After a long meditation, I wrote this poem. In it, there are three people: the twelve-year-old girl, the pirate, and me. Can we look at each other and recognize ourselves in each other? The tide of the poem is “Please Call Me by My True Names,” because I have so many names. When I hear one of the of these names, I have to say, “Yes.”

Call Me by My True Names

Do not say that I’ll depart tomorrow
because even today I still arrive.

Look deeply: I arrive in every second
to be a bud on a spring branch,
to be a tiny bird, with wings still fragile,
learning to sing in my new nest,
to be a caterpillar in the heart of a flower,
to be a jewel hiding itself in a stone.

I still arrive, in order to laugh and to cry,
in order to fear and to hope.
The rhythm of my heart is the birth and
death of all that are alive.

I am the mayfly metamorphosing on the surface of the river,
and I am the bird which, when spring comes, arrives in time
to eat the mayfly.

I am the frog swimming happily in the clear pond,
and I am also the grass-snake who, approaching in silence,
feeds itself on the frog.

I am the child in Uganda, all skin and bones,
my legs as thin as bamboo sticks,
and I am the arms merchant, selling deadly weapons to
Uganda.

I am the twelve-year-old girl, refugee on a small boat,
who throws herself into the ocean after being raped by a sea
pirate,
and I am the pirate, my heart not yet capable of seeing and
loving.

I am a member of the politburo, with plenty of power in my
hands,
and I am the man who has to pay his “debt of blood” to, my
people,
dying slowly in a forced labor camp.

My joy is like spring, so warm it makes flowers bloom in all
walks of life.
My pain if like a river of tears, so full it fills the four oceans.

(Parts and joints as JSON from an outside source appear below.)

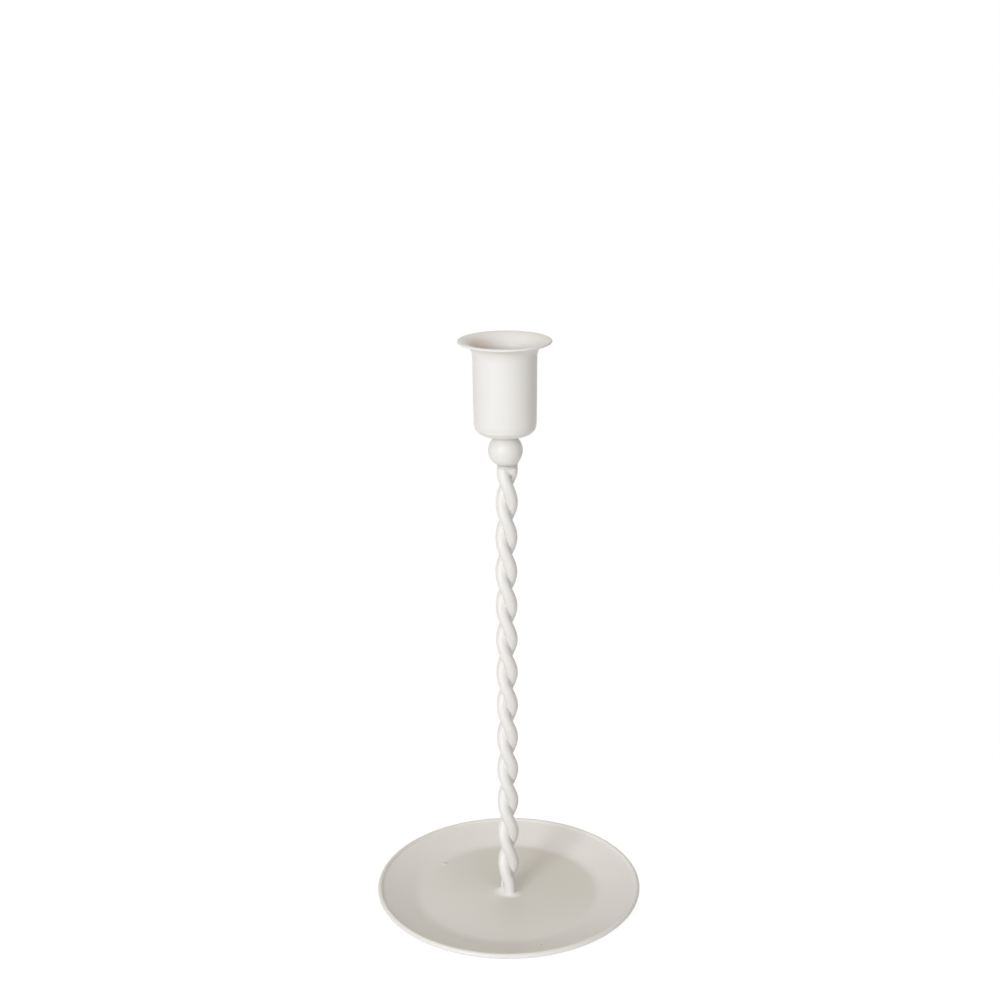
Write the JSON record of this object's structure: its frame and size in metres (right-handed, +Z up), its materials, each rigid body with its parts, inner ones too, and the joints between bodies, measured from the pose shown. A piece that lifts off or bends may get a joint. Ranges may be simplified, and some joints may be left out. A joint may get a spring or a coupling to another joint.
{
  "type": "candlestick",
  "caption": "Candlestick with a shallow round drip dish, a stem of rods twisted together, a ball and a flared cup that holds a dinner candle upright.",
  "frame": {"origin": "centre of the dish's flat underside, on the surface that the candlestick stands on", "axes": "+Z up along the stem and out of the candle cup's mouth; +X to the right and +Y away from the viewer as the picture shows the candlestick"},
  "size_m": [0.1154, 0.1154, 0.2498],
  "materials": {
    "white_paint": "warm off-white semi-gloss paint over steel, slightly uneven",
    "plated_steel": "plain zinc plating on the screw, satin"
  },
  "bodies": {
    "root": {"drip_dish": "white_paint", "foot_weld": "white_paint", "stem_rod_a": "white_paint", "stem_rod_b": "white_paint", "neck_collar": "white_paint", "ball": "white_paint", "candle_cup": "white_paint", "cup_screw": "plated_steel"}
  },
  "joints": []
}
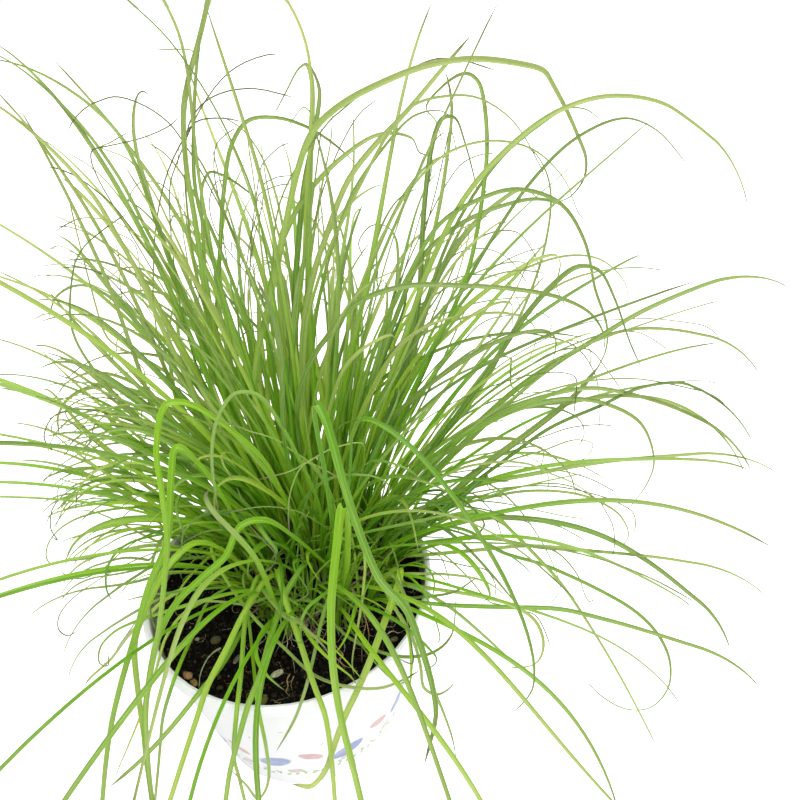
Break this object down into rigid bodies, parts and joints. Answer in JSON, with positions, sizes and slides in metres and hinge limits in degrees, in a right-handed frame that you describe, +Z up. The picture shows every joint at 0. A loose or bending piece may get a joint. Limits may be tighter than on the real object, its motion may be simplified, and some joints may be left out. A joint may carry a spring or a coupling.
{
  "type": "potted ornamental grass",
  "caption": "Clump of fine, arching, bright green ornamental grass growing from dark potting soil in a small round white plastic nursery pot.",
  "frame": {"origin": "middle of the flat pad under the pot, on the surface that the pot stands on", "axes": "+Z up along the pot's axis, -Y towards the side that the picture was taken from, +X to the right in the picture"},
  "size_m": [0.4124, 0.4166, 0.293],
  "materials": {
    "pot_plastic": "thin white moulded plastic, satin, with a printed band low on its wall",
    "potting_soil": "moist black peat with grit and bark chips",
    "grass_leaf": "fresh yellow-green leaf, satin, paler at the sheath and browner at the tip"
  },
  "bodies": {
    "root": {"pot": "pot_plastic", "potting_soil": "potting_soil", "shoot_01": "grass_leaf", "shoot_02": "grass_leaf", "shoot_03": "grass_leaf", "shoot_04": "grass_leaf", "shoot_05": "grass_leaf", "shoot_06": "grass_leaf", "shoot_07": "grass_leaf", "shoot_08": "grass_leaf", "shoot_09": "grass_leaf", "shoot_10": "grass_leaf", "shoot_11": "grass_leaf", "shoot_12": "grass_leaf", "shoot_13": "grass_leaf", "shoot_14": "grass_leaf", "shoot_15": "grass_leaf", "shoot_16": "grass_leaf", "shoot_17": "grass_leaf", "shoot_18": "grass_leaf", "shoot_19": "grass_leaf", "shoot_20": "grass_leaf", "shoot_21": "grass_leaf", "shoot_22": "grass_leaf", "shoot_23": "grass_leaf", "shoot_24": "grass_leaf", "shoot_25": "grass_leaf", "shoot_26": "grass_leaf", "shoot_27": "grass_leaf", "shoot_28": "grass_leaf", "shoot_29": "grass_leaf", "shoot_30": "grass_leaf", "shoot_31": "grass_leaf", "shoot_32": "grass_leaf", "shoot_33": "grass_leaf", "shoot_34": "grass_leaf", "shoot_35": "grass_leaf", "shoot_36": "grass_leaf", "shoot_37": "grass_leaf", "shoot_38": "grass_leaf", "shoot_39": "grass_leaf", "shoot_40": "grass_leaf", "shoot_41": "grass_leaf", "shoot_42": "grass_leaf", "shoot_43": "grass_leaf", "shoot_44": "grass_leaf", "shoot_45": "grass_leaf", "shoot_46": "grass_leaf", "shoot_47": "grass_leaf", "shoot_48": "grass_leaf", "shoot_49": "grass_leaf", "shoot_50": "grass_leaf", "shoot_51": "grass_leaf", "shoot_52": "grass_leaf", "shoot_53": "grass_leaf", "shoot_54": "grass_leaf"}
  },
  "joints": []
}
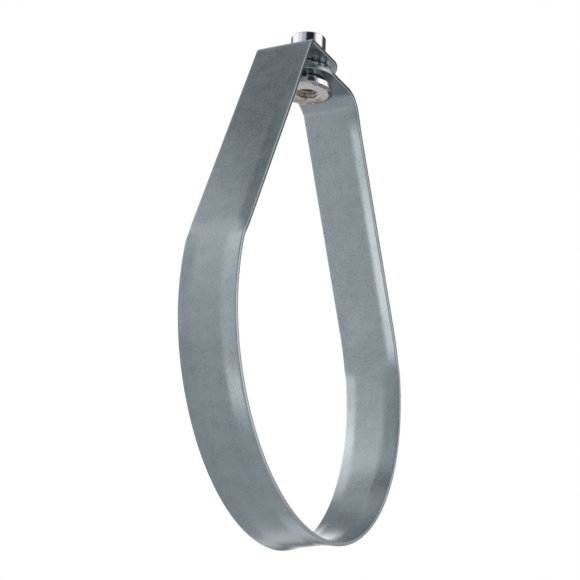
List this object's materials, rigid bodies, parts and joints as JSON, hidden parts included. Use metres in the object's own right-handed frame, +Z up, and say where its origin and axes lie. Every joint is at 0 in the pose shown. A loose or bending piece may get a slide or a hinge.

Please call me by my true names,
so I can hear all my cries and laughs at once,
so I can see that my joy and pain are one.

Please call me by my true names,
so I can wake up,
and so the door of my heart can be left open,
the door of compassion.

Thich Nhat Hanh

Dharma Writing Workshop

The Dharma Writing Workshop http://www.quietspaces.com/dharmawriting.html

Photo Credit:  Wikipedia

March 21, 1960 Sharpeville Massacre: REMEMBER

blog post on sparkeville massacre

Nelson Mandela
Winnie Mandela
Steve Biko
Desmond Tutu
Robert Sobukwe
Chief Albert Luthuli
Walter Sisulu
Albertina Sisulu
Ruth First
Joe Slovo
Helen Suzman

Hundreds of others…

Amandla!

On March 21, 1960 in the township of Sharpeville five to seven thousand Africans gathered in front of the police headquarters to protest the carrying of mandatory pass books.  Their intention was to leave their passbooks at home and fill the jails until there was no more room, thus costing the government financially, and depriving white employers of workers.  Police threw tear gas into the crowd without warning and some protesters reacted by throwing rocks at them.  A police officer opened fire with live ammunition, and a reported 70 people were killed, among them eight women and ten children.  One Hundred Eighty were injured.  The BBC reported on this day that, ” Police Commander D H Pienaar said: “It started when hordes of natives surrounded the police station….He said that,  “If they do these things, they must learn their lessons the hard way.”

“Hordes,”  “Natives,” “Lessons,” Africans with rocks, police with loaded guns.  Unbelievable, I say.  I, the one whose country brutally colonized American Indians and enslaved Africans, while perpetrating deplorable crimes against them.  I who am still financially complicit in their inequality, and unconsciously complicit in my ignorance.  We all are called to look within on the anniversary of this terrible massacre.

Helen Suzman, Ruth First, and Joe Slovo were South African Jews.  They knew that Shoah can happen again if we stop remembering.  It happened again in South Africa in Sowetto Township on June 16 1976.  More than 176 and up to 700 people were killed by police who fired into a gathering of school children simply demanding to study in their own language rather than in mandatory Afrikaans. The BBC on that terrible day quoted South African Prime Minister Vorster as saying, “We are dealing here not with a spontaneous outburst but with a deliberate attempt to bring about polarisation between whites and blacks.  “This government will not be intimidated and instructions have been given to maintain law and order at all costs.” [emphasis mine].”  Denial purports to cover a multitude of sins.

As spiritual persons we are called to remember.  It makes us human.  Today let us hold our own truth and reconciliation hearings in our own hearts, to one another, and to the world beyond.